2. Esperanto words are way more specific than the one of Toki Pona. A sentence which I took from a Toki Pona cheatsheet "soweli li moku" can be translated as "a land animal is eating", "a cat is drinking", "a dog is ingesting", etc. so highly context depending. Esperanto would for the specific meaning of "a cat is eating" allow "kato estas manĝanta" or, if you don't care for the present progressive tense, which is normally how people speak it, "kato manĝas" (present tense).

3. Toki Pona glues words together by putting them each after the other, without glueing the roots together. "telo pimeja" was one example of trying to say "coffee". The Esperanto principle would be to say nigroakvo (a kind of water, which is black). Besides that Esperanto allows more nuanced distinctions like adjectives, so "nigra akvo" would mean "black water", the water, which is black. Also as I wrote earlier, the roots in Esperanto are way more specific. "akvo" is in Epseranto just water, not liquid, not fluid, not beverage as is the meaning of "telo" is in Toki Pona. Also "nigra" is in Esperanto "black", not dark, not unlit, as is the meaning of "pimeja" is in Toki Pona. Besides that was just an example based on the word coffee, which someone else in this topic used.
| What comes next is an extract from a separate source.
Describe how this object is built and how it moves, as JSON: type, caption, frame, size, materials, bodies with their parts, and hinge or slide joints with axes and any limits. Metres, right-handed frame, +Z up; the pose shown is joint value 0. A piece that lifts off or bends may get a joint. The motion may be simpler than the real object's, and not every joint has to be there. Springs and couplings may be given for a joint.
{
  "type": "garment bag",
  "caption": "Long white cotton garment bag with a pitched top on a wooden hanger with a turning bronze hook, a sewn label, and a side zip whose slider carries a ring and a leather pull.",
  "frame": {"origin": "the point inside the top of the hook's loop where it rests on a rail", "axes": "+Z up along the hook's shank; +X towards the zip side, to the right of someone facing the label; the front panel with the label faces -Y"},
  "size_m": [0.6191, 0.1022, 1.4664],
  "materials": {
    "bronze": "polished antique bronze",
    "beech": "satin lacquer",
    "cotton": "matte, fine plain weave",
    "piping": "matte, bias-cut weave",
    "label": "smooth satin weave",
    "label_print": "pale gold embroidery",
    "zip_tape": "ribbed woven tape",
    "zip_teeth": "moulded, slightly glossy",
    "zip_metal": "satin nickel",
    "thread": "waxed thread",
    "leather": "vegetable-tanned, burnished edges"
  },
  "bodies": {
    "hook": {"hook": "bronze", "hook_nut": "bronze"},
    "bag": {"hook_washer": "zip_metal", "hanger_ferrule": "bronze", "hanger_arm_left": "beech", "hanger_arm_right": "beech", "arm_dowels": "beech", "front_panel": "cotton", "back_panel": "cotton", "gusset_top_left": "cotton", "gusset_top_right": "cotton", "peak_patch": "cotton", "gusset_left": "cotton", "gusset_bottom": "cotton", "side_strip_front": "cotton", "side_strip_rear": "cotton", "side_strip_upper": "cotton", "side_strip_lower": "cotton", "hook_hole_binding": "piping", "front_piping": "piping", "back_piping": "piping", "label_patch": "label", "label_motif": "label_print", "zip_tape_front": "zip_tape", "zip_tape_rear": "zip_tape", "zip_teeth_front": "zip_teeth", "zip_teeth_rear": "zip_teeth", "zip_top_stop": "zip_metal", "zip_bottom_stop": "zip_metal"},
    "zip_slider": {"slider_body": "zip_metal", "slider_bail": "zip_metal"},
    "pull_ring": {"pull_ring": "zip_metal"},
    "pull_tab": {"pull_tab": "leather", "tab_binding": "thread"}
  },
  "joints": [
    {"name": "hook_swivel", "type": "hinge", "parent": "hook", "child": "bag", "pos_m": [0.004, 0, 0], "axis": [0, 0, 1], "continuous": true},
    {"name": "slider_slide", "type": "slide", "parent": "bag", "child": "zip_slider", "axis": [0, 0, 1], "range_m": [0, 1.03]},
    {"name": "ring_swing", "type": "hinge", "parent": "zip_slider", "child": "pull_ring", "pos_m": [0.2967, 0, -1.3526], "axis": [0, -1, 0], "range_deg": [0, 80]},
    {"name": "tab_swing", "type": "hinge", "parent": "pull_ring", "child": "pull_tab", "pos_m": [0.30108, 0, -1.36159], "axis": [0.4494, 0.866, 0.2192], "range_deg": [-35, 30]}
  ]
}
The actual word of "coffee" in Esperanto is "kafo" and for tea is "teo", because words which are sufficiently internationally understood are put into the language by the speakers of it.

4. Esperanto is simpler to learn, it provides the same high rewarding learning curve as does Toki Pona, but it's steeper, because it's a bigger language. Depending on intelligence, learning style, being able to focus on things regularly, motivation, connections to other speakers, time I would say people can use the language after 3 months to one year. How good that is, that's another question. I learnt the language more intensively in the first year and then just maintained it, used it and improved upon it.
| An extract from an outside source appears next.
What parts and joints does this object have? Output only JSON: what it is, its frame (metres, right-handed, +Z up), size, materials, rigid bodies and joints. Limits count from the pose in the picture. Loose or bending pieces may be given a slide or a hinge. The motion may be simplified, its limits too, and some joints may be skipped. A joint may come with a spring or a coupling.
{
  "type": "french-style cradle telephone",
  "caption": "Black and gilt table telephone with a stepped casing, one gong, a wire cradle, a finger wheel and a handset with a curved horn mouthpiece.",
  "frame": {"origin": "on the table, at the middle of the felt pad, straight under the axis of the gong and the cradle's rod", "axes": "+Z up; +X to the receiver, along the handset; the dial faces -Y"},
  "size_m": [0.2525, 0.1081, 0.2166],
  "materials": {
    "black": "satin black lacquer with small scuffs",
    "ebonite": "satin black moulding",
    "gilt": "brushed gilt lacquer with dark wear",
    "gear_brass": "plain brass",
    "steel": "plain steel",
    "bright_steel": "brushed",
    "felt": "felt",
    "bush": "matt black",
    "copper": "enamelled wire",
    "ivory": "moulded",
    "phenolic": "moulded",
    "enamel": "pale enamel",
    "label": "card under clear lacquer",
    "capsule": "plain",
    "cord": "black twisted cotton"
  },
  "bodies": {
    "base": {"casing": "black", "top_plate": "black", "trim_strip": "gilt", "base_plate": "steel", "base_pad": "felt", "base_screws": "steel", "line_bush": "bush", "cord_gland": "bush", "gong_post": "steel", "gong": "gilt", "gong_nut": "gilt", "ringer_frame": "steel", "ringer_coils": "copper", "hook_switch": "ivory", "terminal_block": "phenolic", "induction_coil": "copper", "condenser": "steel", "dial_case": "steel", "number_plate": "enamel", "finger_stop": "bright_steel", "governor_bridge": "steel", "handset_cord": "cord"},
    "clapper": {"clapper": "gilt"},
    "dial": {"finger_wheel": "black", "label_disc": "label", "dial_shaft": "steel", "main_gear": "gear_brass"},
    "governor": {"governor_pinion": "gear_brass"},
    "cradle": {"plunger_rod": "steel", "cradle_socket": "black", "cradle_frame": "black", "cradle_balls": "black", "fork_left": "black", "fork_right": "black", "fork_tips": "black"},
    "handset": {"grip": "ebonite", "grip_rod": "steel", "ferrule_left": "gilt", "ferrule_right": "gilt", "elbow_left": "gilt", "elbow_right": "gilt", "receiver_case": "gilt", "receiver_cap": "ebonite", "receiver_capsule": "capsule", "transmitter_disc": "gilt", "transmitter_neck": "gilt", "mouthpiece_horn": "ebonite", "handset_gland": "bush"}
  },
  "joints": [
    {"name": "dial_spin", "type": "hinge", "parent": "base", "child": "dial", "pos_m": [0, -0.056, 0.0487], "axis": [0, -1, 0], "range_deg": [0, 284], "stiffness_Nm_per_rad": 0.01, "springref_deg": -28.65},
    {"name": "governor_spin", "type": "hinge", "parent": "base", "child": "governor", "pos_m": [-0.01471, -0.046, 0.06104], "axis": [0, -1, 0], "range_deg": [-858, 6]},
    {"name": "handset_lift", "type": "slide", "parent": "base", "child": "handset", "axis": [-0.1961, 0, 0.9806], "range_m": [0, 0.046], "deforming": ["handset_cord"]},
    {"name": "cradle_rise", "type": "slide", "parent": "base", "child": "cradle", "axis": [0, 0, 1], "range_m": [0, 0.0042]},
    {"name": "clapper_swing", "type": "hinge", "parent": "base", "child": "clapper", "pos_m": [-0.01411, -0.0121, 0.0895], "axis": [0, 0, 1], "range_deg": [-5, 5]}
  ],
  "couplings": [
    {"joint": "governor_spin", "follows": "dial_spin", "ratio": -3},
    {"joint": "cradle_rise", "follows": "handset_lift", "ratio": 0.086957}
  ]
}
5. Esperanto uses an agglutination based way of building words, as I wrote in the example of point 3, based on my little understanding of linguistic terms, this could be called "synthesizing" words, but it also supports building phrases as does Toki Pona in an analytical way. "Ĉu mi povas uzi la lazertranĉilon?" (Can I use the lasercutter?) or "Ĉu mi povas uzi la ilo kiu tranĉas per lazero?" (Can I use the machine, which cuts with a lazer?). Toki Pona would be something like "mi li pali ala pali e suno ilo" (Can I use the sun-tool?). "ilo" by the way is a word taken from Esperanto, as the creator of Toki Pona also understood Esperanto, which means "tool".
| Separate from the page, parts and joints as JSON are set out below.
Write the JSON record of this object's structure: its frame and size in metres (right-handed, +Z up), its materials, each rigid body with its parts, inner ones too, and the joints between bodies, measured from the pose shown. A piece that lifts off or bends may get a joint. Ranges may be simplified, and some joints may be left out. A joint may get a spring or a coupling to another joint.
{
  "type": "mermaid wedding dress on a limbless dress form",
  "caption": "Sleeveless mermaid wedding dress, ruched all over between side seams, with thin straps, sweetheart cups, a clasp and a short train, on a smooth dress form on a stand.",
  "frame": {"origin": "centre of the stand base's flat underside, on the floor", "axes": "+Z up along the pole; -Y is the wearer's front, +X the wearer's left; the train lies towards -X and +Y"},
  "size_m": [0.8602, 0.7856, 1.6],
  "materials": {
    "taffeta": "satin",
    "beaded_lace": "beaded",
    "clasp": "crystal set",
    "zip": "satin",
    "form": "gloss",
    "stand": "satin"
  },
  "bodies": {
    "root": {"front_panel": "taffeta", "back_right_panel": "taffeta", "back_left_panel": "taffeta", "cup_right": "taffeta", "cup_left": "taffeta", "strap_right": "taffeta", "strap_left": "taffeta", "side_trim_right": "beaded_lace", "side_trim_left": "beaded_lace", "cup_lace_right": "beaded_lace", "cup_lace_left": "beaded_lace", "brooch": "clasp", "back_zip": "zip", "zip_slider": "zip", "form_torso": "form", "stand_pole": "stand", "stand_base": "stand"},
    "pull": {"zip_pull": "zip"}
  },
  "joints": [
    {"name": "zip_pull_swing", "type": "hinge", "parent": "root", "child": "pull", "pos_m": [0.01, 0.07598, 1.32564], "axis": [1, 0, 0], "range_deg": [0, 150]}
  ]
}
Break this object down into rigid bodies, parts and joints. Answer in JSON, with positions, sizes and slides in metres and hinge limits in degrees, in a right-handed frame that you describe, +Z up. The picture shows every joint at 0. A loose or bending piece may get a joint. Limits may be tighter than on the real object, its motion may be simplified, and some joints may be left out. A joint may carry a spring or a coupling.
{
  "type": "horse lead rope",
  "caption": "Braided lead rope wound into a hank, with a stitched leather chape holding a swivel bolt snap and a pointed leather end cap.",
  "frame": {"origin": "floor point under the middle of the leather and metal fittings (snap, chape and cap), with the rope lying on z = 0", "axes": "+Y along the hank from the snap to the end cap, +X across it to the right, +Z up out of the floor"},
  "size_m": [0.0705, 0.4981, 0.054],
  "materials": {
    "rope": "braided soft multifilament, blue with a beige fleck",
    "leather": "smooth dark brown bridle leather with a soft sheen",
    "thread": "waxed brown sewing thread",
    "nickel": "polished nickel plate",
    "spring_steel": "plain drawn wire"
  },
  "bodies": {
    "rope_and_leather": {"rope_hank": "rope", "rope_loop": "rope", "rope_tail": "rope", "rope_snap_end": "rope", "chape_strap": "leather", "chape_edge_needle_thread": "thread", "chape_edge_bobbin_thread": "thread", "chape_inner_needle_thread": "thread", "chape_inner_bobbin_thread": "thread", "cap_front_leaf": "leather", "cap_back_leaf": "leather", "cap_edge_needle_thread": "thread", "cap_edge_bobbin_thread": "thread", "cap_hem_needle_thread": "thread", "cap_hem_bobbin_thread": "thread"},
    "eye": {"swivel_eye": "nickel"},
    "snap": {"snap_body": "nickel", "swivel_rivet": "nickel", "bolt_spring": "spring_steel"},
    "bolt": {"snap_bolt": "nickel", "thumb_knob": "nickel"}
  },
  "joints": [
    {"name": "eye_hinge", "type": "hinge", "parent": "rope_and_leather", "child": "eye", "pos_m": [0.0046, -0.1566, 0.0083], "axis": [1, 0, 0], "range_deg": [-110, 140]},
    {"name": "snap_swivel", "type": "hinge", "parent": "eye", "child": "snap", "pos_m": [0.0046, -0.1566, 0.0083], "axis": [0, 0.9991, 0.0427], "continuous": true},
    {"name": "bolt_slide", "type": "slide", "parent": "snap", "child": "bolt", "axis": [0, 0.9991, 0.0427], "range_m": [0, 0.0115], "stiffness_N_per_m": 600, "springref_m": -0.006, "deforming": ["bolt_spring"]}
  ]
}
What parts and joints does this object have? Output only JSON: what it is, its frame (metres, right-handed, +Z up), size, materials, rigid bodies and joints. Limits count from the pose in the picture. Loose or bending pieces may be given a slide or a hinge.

6. Esperanto has 136 years of literature behind it, Toki Pona doesn't. Let's wait another 136 years and see which of all the current constructed languages are then still around and see how much is produced in them.

7. When you learn Esperanto you have acquired some shared vocabulary in romance languages, but also a little bit of other languages in the mix, like German. Which can be a little bit helpful when learning after Esperanto then those languages. Or trying to navigate on a trip through Italy, you won't understand 80% of what people are saying, but here and there you will encounter words, which sound familiar. Which shows the so called "eurocentricity" of Esperanto, which is then used by some to campaign against the language, as if that property makes it the ultimate evil in the world, if they would apply the same standard to speaking English, then they would stop writing in the internet at all.

8. Toki Pona is overhyped. Esperanto is not hyped anymore. Any long existing constructed language loses it's appeal at some point, because the times have changed, people don't understand the history of it, believe anything which at first sounds enough plausible, but is in fact bullshit. Worldwide auxiliary languages like Esperanto always have the problem to be not "perfect" enough, they all replace each other in an eternal asymptomatic drive towards "more perfection", without ever reaching that goal. Thus in the end the most working language in that category is still Esperanto and hopefully will be for the next 136 years. But that's only my personal pet opinion.

Anyway, as I'm digressing into some general rant about planned languages, I end this comment, I can surely answer concrete questions about comparing these two languages later on, if wanted.